• [Short task]: Copy out each line below exactly as it appears.
________________________
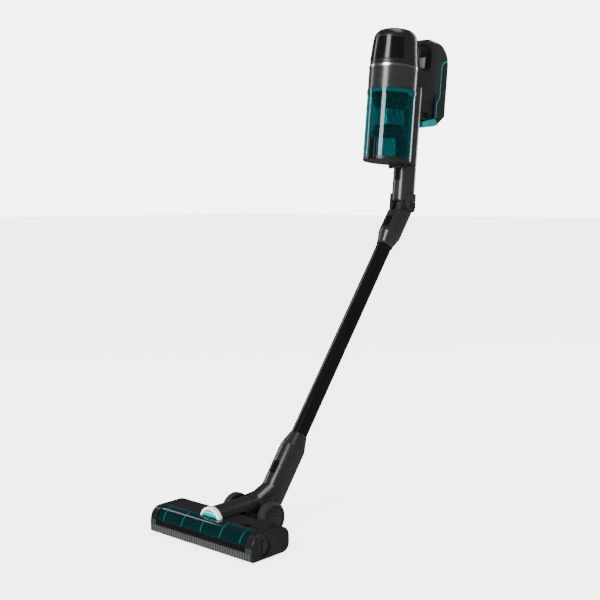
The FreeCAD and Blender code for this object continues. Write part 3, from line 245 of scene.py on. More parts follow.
def brushed(name, tint, rough, stretch=(900.0, 30.0, 30.0)):
    """Brushed metal: fine lines one way."""
    material, shader = base_material(name, Metallic=1.0)
    links = material.node_tree.links
    lines = noise(material, 1.0, 4.0, stretch)
    links.new(tones(material, lines, *shades(tint, 0.12)), shader.inputs["Base Color"])
    links.new(spread(material, lines, rough * 0.7, rough * 1.3), shader.inputs["Roughness"])
    relief(material, shader, lines, 0.12, 0.00002)
    return material


def clear(name, tint, rough, weight):
    """Tinted see-through plastic with faint handling marks."""
    material, shader = base_material(name, Transmission_Weight=weight, IOR=1.46, Coat_Weight=0.3,
                                     Coat_Roughness=0.03)
    links = material.node_tree.links
    links.new(tones(material, noise(material, 18.0), *shades(tint, 0.08)), shader.inputs["Base Color"])
    marks = noise(material, 40.0, 6.0, (1.0, 1.0, 0.3))
    links.new(spread(material, marks, rough * 0.6, rough * 1.8), shader.inputs["Roughness"])
    relief(material, shader, noise(material, 300.0, 2.0), 0.03, 0.00003)
    return material


def glowing(name, tint, power):
    """A lit lens with moulded lines across it."""
    material, shader = base_material(name, Roughness=0.12, Transmission_Weight=0.1)
    nodes, links = material.node_tree.nodes, material.node_tree.links
    wave = nodes.new("ShaderNodeTexWave")
    wave.bands_direction = "X"
    wave.inputs["Scale"].default_value = 160.0
    wave.inputs["Distortion"].default_value = 0.4
    links.new(place_of(material), wave.inputs["Vector"])
    shade = tones(material, wave.outputs["Fac"], *shades(tint, 0.18))
    links.new(shade, shader.inputs["Base Color"])
    links.new(shade, shader.inputs["Emission Color"])
    shader.inputs["Emission Strength"].default_value = power
    relief(material, shader, wave.outputs["Fac"], 0.2, 0.0002)
    return material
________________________
• [Response to the task]:
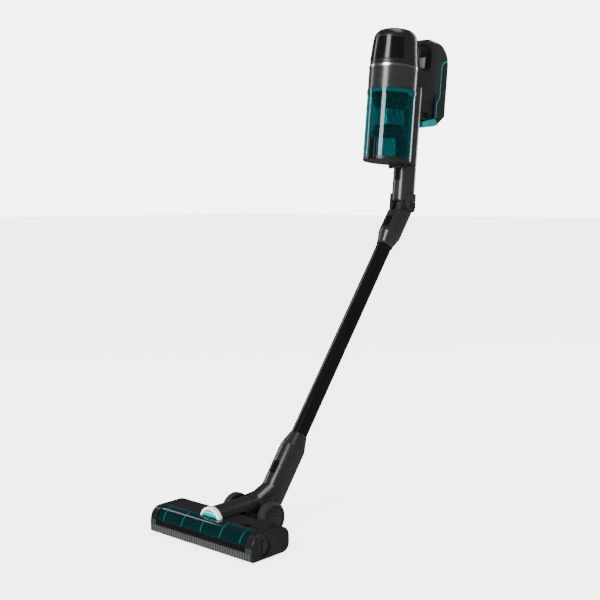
The FreeCAD and Blender code for this object continues. Write part 3, from line 245 of scene.py on. More parts follow.
def brushed(name, tint, rough, stretch=(900.0, 30.0, 30.0)):
    """Brushed metal: fine lines one way."""
    material, shader = base_material(name, Metallic=1.0)
    links = material.node_tree.links
    lines = noise(material, 1.0, 4.0, stretch)
    links.new(tones(material, lines, *shades(tint, 0.12)), shader.inputs["Base Color"])
    links.new(spread(material, lines, rough * 0.7, rough * 1.3), shader.inputs["Roughness"])
    relief(material, shader, lines, 0.12, 0.00002)
    return material


def clear(name, tint, rough, weight):
    """Tinted see-through plastic with faint handling marks."""
    material, shader = base_material(name, Transmission_Weight=weight, IOR=1.46, Coat_Weight=0.3,
                                     Coat_Roughness=0.03)
    links = material.node_tree.links
    links.new(tones(material, noise(material, 18.0), *shades(tint, 0.08)), shader.inputs["Base Color"])
    marks = noise(material, 40.0, 6.0, (1.0, 1.0, 0.3))
    links.new(spread(material, marks, rough * 0.6, rough * 1.8), shader.inputs["Roughness"])
    relief(material, shader, noise(material, 300.0, 2.0), 0.03, 0.00003)
    return material


def glowing(name, tint, power):
    """A lit lens with moulded lines across it."""
    material, shader = base_material(name, Roughness=0.12, Transmission_Weight=0.1)
    nodes, links = material.node_tree.nodes, material.node_tree.links
    wave = nodes.new("ShaderNodeTexWave")
    wave.bands_direction = "X"
    wave.inputs["Scale"].default_value = 160.0
    wave.inputs["Distortion"].default_value = 0.4
    links.new(place_of(material), wave.inputs["Vector"])
    shade = tones(material, wave.outputs["Fac"], *shades(tint, 0.18))
    links.new(shade, shader.inputs["Base Color"])
    links.new(shade, shader.inputs["Emission Color"])
    shader.inputs["Emission Strength"].default_value = power
    relief(material, shader, wave.outputs["Fac"], 0.2, 0.0002)
    return material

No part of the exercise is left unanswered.